(Modeling code records)
========================================
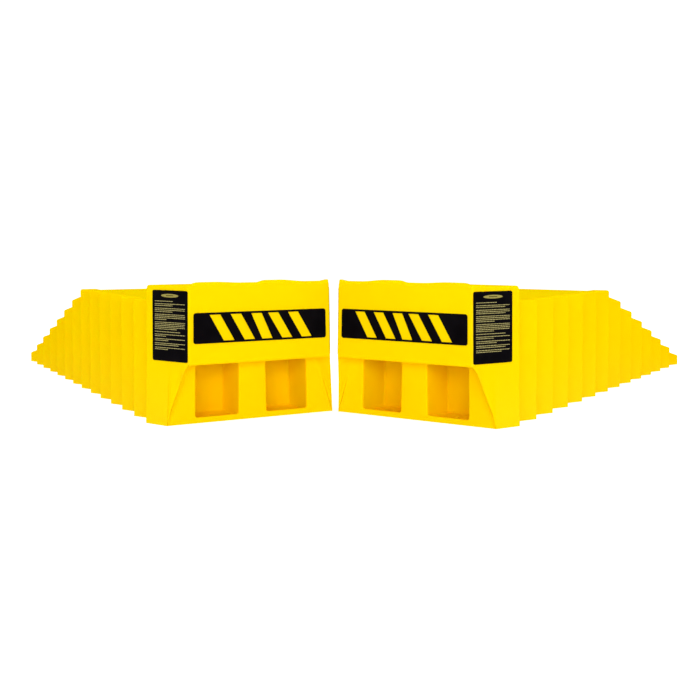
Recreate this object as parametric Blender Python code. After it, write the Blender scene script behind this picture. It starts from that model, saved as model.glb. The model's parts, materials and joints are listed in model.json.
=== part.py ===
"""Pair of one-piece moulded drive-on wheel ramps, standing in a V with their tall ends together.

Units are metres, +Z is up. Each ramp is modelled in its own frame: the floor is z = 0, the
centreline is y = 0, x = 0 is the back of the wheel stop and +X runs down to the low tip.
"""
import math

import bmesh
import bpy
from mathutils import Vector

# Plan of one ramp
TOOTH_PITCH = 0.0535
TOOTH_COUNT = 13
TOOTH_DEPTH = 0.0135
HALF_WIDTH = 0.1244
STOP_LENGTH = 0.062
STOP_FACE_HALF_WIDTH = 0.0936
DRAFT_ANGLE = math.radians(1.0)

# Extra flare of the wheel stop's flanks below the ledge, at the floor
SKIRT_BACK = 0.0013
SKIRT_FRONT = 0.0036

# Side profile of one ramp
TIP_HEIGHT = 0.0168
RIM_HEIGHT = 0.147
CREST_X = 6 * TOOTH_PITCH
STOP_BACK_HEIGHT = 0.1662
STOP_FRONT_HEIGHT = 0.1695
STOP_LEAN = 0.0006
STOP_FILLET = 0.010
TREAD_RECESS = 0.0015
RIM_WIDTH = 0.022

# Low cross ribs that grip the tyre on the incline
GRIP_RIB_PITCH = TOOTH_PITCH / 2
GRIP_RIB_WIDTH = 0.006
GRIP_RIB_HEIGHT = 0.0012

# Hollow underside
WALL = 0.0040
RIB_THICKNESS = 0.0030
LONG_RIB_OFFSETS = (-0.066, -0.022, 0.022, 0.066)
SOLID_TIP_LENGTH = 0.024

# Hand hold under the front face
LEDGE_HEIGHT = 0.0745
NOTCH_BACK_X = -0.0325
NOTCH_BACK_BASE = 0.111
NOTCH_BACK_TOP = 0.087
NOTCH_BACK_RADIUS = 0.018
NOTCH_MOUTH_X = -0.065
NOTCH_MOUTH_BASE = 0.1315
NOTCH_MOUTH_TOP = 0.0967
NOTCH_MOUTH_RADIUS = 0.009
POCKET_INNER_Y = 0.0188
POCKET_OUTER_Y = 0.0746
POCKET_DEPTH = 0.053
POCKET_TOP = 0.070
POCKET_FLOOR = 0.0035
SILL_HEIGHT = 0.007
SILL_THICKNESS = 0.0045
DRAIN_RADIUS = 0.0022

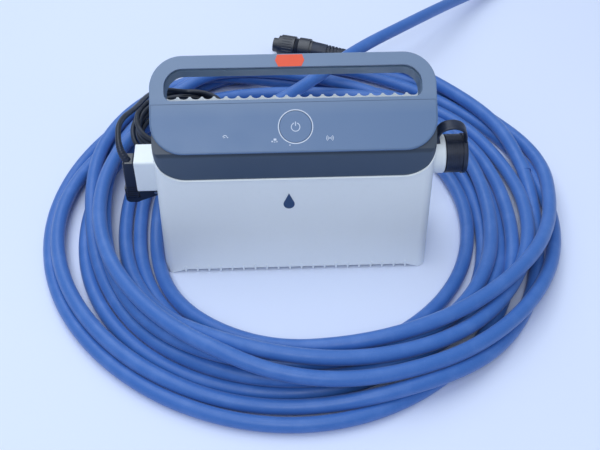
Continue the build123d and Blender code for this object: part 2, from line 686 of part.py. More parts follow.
========================================
- Job
Return only the lines spanning from the first line of the material through the line with "import math", copied exactly, both ends kept.

- Written solution
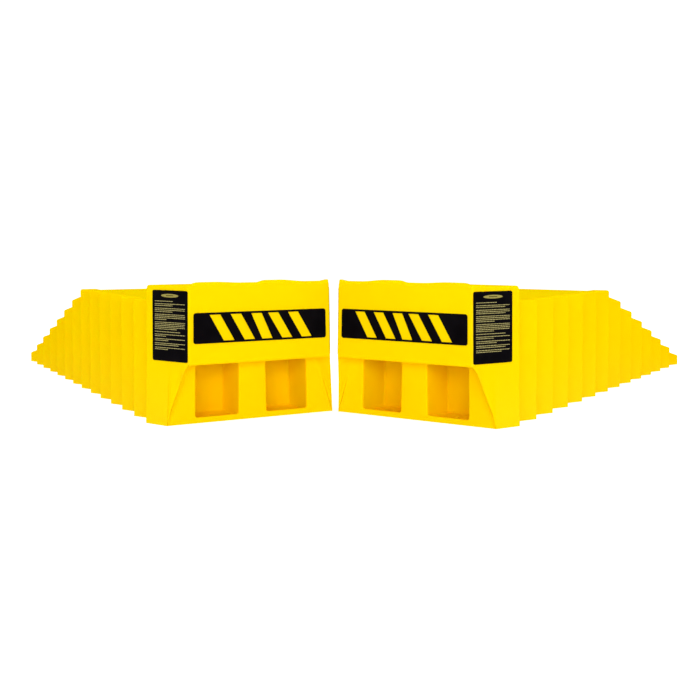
Recreate this object as parametric Blender Python code. After it, write the Blender scene script behind this picture. It starts from that model, saved as model.glb. The model's parts, materials and joints are listed in model.json.
=== part.py ===
"""Pair of one-piece moulded drive-on wheel ramps, standing in a V with their tall ends together.

Units are metres, +Z is up. Each ramp is modelled in its own frame: the floor is z = 0, the
centreline is y = 0, x = 0 is the back of the wheel stop and +X runs down to the low tip.
"""
import math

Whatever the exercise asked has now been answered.